» To do: Which lines come from the start of the records through the line that holds "DUCT_BEND_R = 10.0"? Write them out word for word.

» Records for the task:
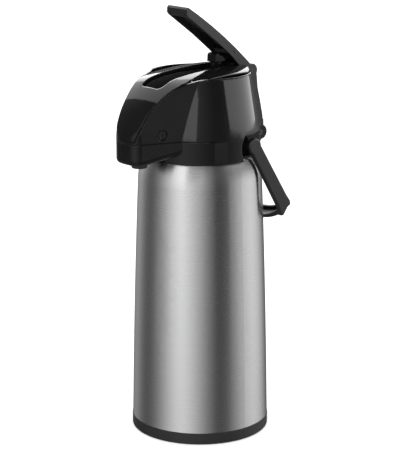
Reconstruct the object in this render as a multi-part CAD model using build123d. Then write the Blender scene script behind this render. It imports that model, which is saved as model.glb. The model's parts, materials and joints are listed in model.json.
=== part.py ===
from build123d import *
import math
import os

# Thermal coffee airpot: a steel vacuum body with a lever pump in a hinged head.
# Millimetres, +Z up, the spout points along -Y, the origin is the centre of the foot on the table.

# ---------------------------------------------------------------- driving dimensions
BASE_R = 70.0
BASE_TOP = 12.3
FOOT_RECESS = 0.5

BODY_FOOT_R = 69.6
BODY_MID_R = 66.85
BODY_SHOULDER_R = 62.5
BODY_SHOULDER_Z = 262.0
BODY_TOP_R = 57.2
BODY_TOP_Z = 286.0
BODY_WALL = 0.8
FLANGE_R = 50.0

LINER_R = 60.0
LINER_BOTTOM = 24.0
LINER_SHOULDER_Z = 246.0
LINER_TOP = 287.0
LINER_NECK_R = 27.5
OUTER_GLASS = 1.6
VACUUM_GAP = 2.0
INNER_GLASS = 1.4

PARTING_Z = 308.5
SEAM = 0.3
COLLAR_BOTTOM = 285.6
COLLAR_R = 60.6
COLLAR_WALL = 3.0
DECK_Z = 287.4
DECK_THICK = 2.6
MOUTH_R = 20.0
WELL_IN_R = 40.0
WELL_OUT_R = 43.0
WELL_TOP = 306.0

HEAD_FOOT_R = 61.0
HEAD_TOP_R = 51.5
HEAD_TOP_Z = 368.5
HEAD_WALL = 2.5
COVER_R = 48.7
COVER_THICK = 4.5
CROWN_R = 180.0
FRONT_STRIP_Z = 310.6
FLANGE_BACK = -44.0

BEAK_ROOT_Y = -30.0
BEAK_SIDE_X = 33.5
BEAK_SIDE_Y = -48.0
BEAK_TAPER = 0.354
BEAK_FRONT_Y = -98.2
BEAK_SHOULDER_Y = -96.2
BEAK_CORNER_R = 12.0
BEAK_WALL = 2.5
BEAK_LIP_Z = 286.8
BEAK_LIP_Y = -85.8
BEAK_RISE = 0.22
BEAK_LIP_R = 5.5

NOZZLE_Y = -78.5
NOZZLE_R = 7.75
NOZZLE_BOTTOM = 282.0
NOZZLE_SEAT = 289.6
DUCT_Z = 299.3
DUCT_BEND_R = 10.0

HINGE_Y = 71.0
HINGE_Z = 300.0
HINGE_PIN_R = 2.5
KNUCKLE_R = 7.5
SPINE_HALF = 10.0
CHEEK_OUT = 14.0

LEVER_Y = 56.5
LEVER_Z = 365.0
LEVER_HALF = 15.0
LEVER_WALL = 2.6
LEVER_PIN_R = 2.0
LEVER_EYE_R = 7.0
EYE_CORE_R = 5.2
LEVER_RIBS = 5
PUSH_Y = 31.2
PUSH_Z = 385.7
PUSH_R = 2.5
PUSH_PIN_R = 1.5

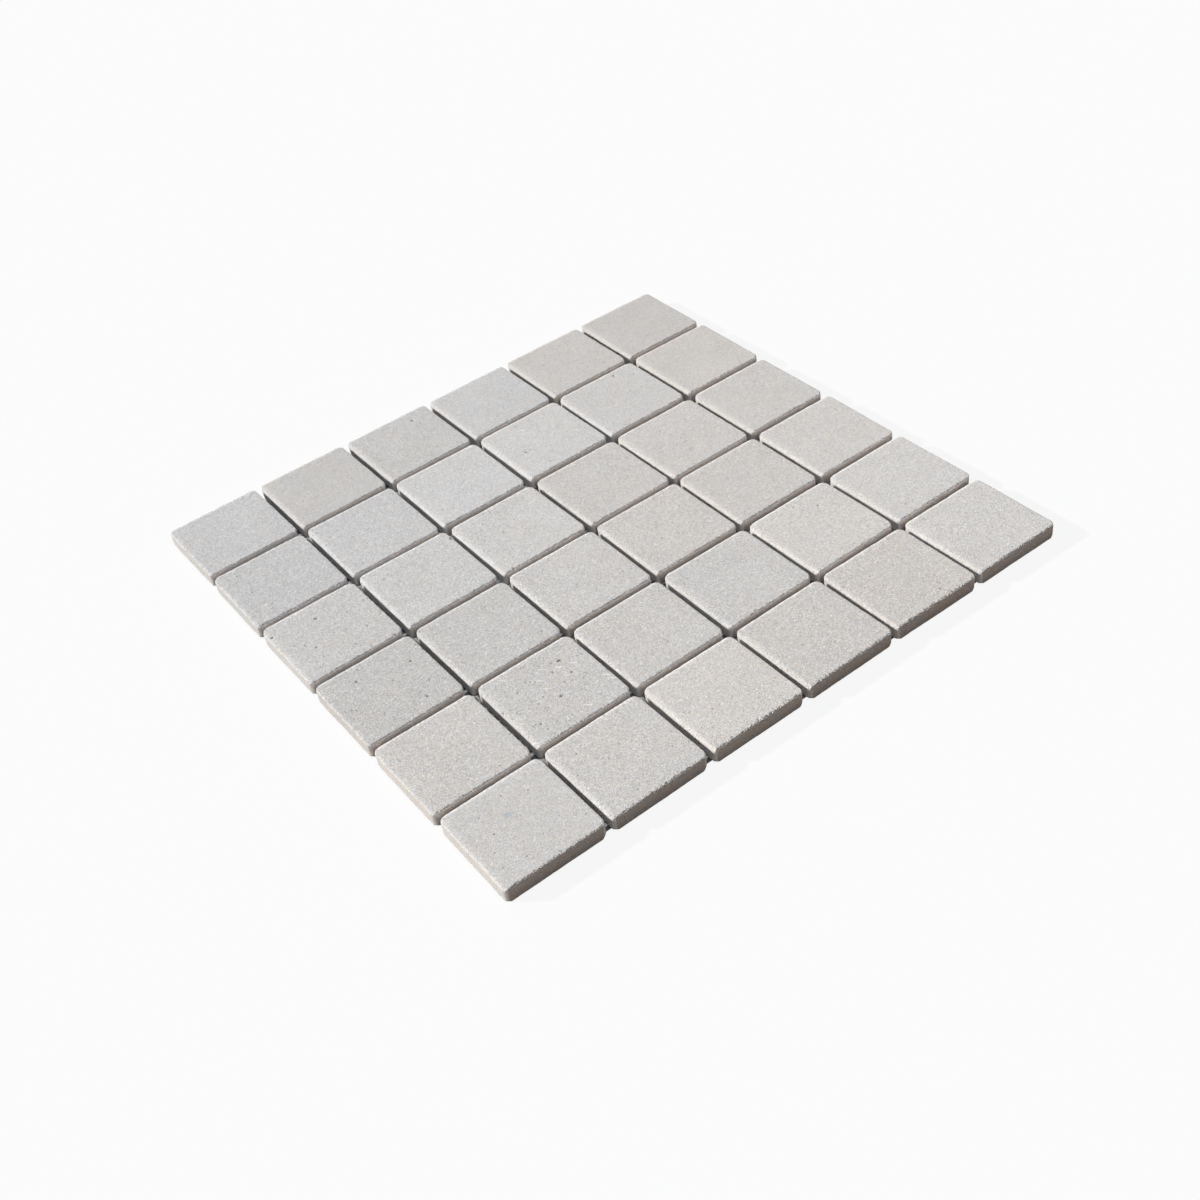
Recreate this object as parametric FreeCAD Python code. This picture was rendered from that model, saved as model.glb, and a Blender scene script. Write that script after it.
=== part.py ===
import FreeCAD, Part
import math
import os

# Mosaic tile sheet: square tumbled stone tiles, laid face up in rows and columns with even joints,
# and held together by a thin glass-fibre net that is glued to their backs.
# Sizes are in millimetres. +Z is up, +X runs along a row of tiles and +Y from one row to the next.
# The origin is at the centre of the net's underside, which is what the sheet lies on.

# Layout of the sheet
rows = 6
columns = 6
joint_width = 2.3

# One tile: a sawn square with its upright corners and its upper edge worn by tumbling
tile_side = 48.5
tile_thickness = 7.5
corner_radius = 3.0
face_arris = 0.7

# The net: two layers of flat threads, the second laid across the first
thread_spacing = 5.08
thread_width = 0.9
thread_thickness = 0.25
net_setback = 3.0

# Places that follow from the sizes above
tile_pitch = tile_side + joint_width
sheet_length = columns * tile_pitch - joint_width
sheet_width = rows * tile_pitch - joint_width
net_length = sheet_length - 2 * net_setback
net_width = sheet_width - 2 * net_setback
upper_threads_height = thread_thickness
tile_back_height = 2 * thread_thickness


def rounded_square(side, radius):
    """Flat face on the XY plane: a square about the origin with four round corners."""
    reach = side / 2
    straight = reach - radius
    arc_middle = reach - radius * (1 - math.sqrt(0.5))
    edges = []
    for quarter in range(4):
        turn = FreeCAD.Rotation(FreeCAD.Vector(0, 0, 1), 90 * quarter)
        side_start = turn.multVec(FreeCAD.Vector(reach, -straight, 0))
        corner_start = turn.multVec(FreeCAD.Vector(reach, straight, 0))
        corner_middle = turn.multVec(FreeCAD.Vector(arc_middle, arc_middle, 0))
        corner_end = turn.multVec(FreeCAD.Vector(straight, reach, 0))
        edges.append(Part.LineSegment(side_start, corner_start).toShape())
        edges.append(Part.Arc(corner_start, corner_middle, corner_end).toShape())
    return Part.Face(Part.Wire(edges))


def face_edges(slab):
    """The edges round the top face of an upright slab."""
    top_face = max(slab.Faces, key=lambda face: face.CenterOfMass.z)
    return top_face.Edges


def tile():
    """One tile about the Z axis, standing on the level of the tiles' backs."""
    blank = rounded_square(tile_side, corner_radius).extrude(FreeCAD.Vector(0, 0, tile_thickness))
    worn = blank.makeChamfer(face_arris, face_edges(blank)).Solids[0]
    return worn.translated(FreeCAD.Vector(0, 0, tile_back_height))


def centred_steps(count, spacing):
    """Positions of a count of things at even spacing, centred on zero."""
    return [(index - (count - 1) / 2) * spacing for index in range(count)]


def threads_across(extent):
    """How many threads an extent of net holds, an even count so that none runs along a middle joint."""
    each_half = math.floor((extent - thread_width) / (2 * thread_spacing) + 0.5)
    return 2 * each_half


def lengthwise_threads():
    """The lower layer of the net: threads along X, side by side and clear of each other."""
    start = FreeCAD.Vector(-net_length / 2, -thread_width / 2, 0)
    thread = Part.makeBox(net_length, thread_width, thread_thickness, start)
    places = centred_steps(threads_across(net_width), thread_spacing)
    return Part.makeCompound([thread.translated(FreeCAD.Vector(0, y, 0)) for y in places])


def crosswise_threads():
    """The upper layer of the net: threads along Y, resting on the lower ones and under the tiles."""
    start = FreeCAD.Vector(-thread_width / 2, -net_width / 2, upper_threads_height)
    thread = Part.makeBox(thread_width, net_width, thread_thickness, start)
    places = centred_steps(threads_across(net_length), thread_spacing)
    return Part.makeCompound([thread.translated(FreeCAD.Vector(x, 0, 0)) for x in places])


os.makedirs("parts", exist_ok=True)

one_tile = tile()
for row, y in enumerate(centred_steps(rows, tile_pitch), start=1):
    for column, x in enumerate(centred_steps(columns, tile_pitch), start=1):
        placed = one_tile.translated(FreeCAD.Vector(x, y, 0))
        placed.exportStep(f"parts/tile_row{row}_column{column}.step")

lengthwise_threads().exportStep("parts/net_lengthwise_threads.step")
crosswise_threads().exportStep("parts/net_crosswise_threads.step")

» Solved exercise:
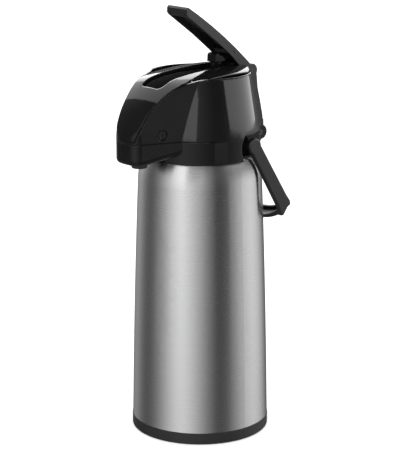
Reconstruct the object in this render as a multi-part CAD model using build123d. Then write the Blender scene script behind this render. It imports that model, which is saved as model.glb. The model's parts, materials and joints are listed in model.json.
=== part.py ===
from build123d import *
import math
import os

# Thermal coffee airpot: a steel vacuum body with a lever pump in a hinged head.
# Millimetres, +Z up, the spout points along -Y, the origin is the centre of the foot on the table.

# ---------------------------------------------------------------- driving dimensions
BASE_R = 70.0
BASE_TOP = 12.3
FOOT_RECESS = 0.5

BODY_FOOT_R = 69.6
BODY_MID_R = 66.85
BODY_SHOULDER_R = 62.5
BODY_SHOULDER_Z = 262.0
BODY_TOP_R = 57.2
BODY_TOP_Z = 286.0
BODY_WALL = 0.8
FLANGE_R = 50.0

LINER_R = 60.0
LINER_BOTTOM = 24.0
LINER_SHOULDER_Z = 246.0
LINER_TOP = 287.0
LINER_NECK_R = 27.5
OUTER_GLASS = 1.6
VACUUM_GAP = 2.0
INNER_GLASS = 1.4

PARTING_Z = 308.5
SEAM = 0.3
COLLAR_BOTTOM = 285.6
COLLAR_R = 60.6
COLLAR_WALL = 3.0
DECK_Z = 287.4
DECK_THICK = 2.6
MOUTH_R = 20.0
WELL_IN_R = 40.0
WELL_OUT_R = 43.0
WELL_TOP = 306.0

HEAD_FOOT_R = 61.0
HEAD_TOP_R = 51.5
HEAD_TOP_Z = 368.5
HEAD_WALL = 2.5
COVER_R = 48.7
COVER_THICK = 4.5
CROWN_R = 180.0
FRONT_STRIP_Z = 310.6
FLANGE_BACK = -44.0

BEAK_ROOT_Y = -30.0
BEAK_SIDE_X = 33.5
BEAK_SIDE_Y = -48.0
BEAK_TAPER = 0.354
BEAK_FRONT_Y = -98.2
BEAK_SHOULDER_Y = -96.2
BEAK_CORNER_R = 12.0
BEAK_WALL = 2.5
BEAK_LIP_Z = 286.8
BEAK_LIP_Y = -85.8
BEAK_RISE = 0.22
BEAK_LIP_R = 5.5

NOZZLE_Y = -78.5
NOZZLE_R = 7.75
NOZZLE_BOTTOM = 282.0
NOZZLE_SEAT = 289.6
DUCT_Z = 299.3
DUCT_BEND_R = 10.0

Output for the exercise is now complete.